> DIRECTION:
The line containing "a wooden hanger." marks the end: quote every line from the start of the records below through it, word for word.

> AVAILABLE DATA:
[Begin]

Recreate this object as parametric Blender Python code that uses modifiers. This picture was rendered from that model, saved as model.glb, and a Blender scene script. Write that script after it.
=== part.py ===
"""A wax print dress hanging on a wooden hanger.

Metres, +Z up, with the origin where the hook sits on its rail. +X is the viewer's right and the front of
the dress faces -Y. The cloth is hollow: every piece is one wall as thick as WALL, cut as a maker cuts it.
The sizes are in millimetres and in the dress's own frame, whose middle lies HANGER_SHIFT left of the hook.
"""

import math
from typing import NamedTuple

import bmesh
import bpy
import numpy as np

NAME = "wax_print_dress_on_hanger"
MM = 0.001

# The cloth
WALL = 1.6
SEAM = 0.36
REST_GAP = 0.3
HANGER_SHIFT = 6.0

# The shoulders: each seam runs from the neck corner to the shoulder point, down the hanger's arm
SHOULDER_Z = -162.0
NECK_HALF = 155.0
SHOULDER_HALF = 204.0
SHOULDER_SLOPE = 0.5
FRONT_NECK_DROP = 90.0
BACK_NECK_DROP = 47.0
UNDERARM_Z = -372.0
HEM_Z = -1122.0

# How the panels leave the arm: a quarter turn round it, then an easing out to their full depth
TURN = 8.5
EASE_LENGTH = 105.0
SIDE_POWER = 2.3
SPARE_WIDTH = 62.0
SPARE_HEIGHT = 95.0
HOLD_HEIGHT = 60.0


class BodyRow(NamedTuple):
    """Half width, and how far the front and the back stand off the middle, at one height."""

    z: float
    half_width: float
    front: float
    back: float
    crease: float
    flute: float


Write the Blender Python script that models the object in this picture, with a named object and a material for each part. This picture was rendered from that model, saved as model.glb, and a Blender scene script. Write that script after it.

[End]

> OUTPUT OF THE TASK:
Recreate this object as parametric Blender Python code that uses modifiers. This picture was rendered from that model, saved as model.glb, and a Blender scene script. Write that script after it.
=== part.py ===
"""A wax print dress hanging on a wooden hanger.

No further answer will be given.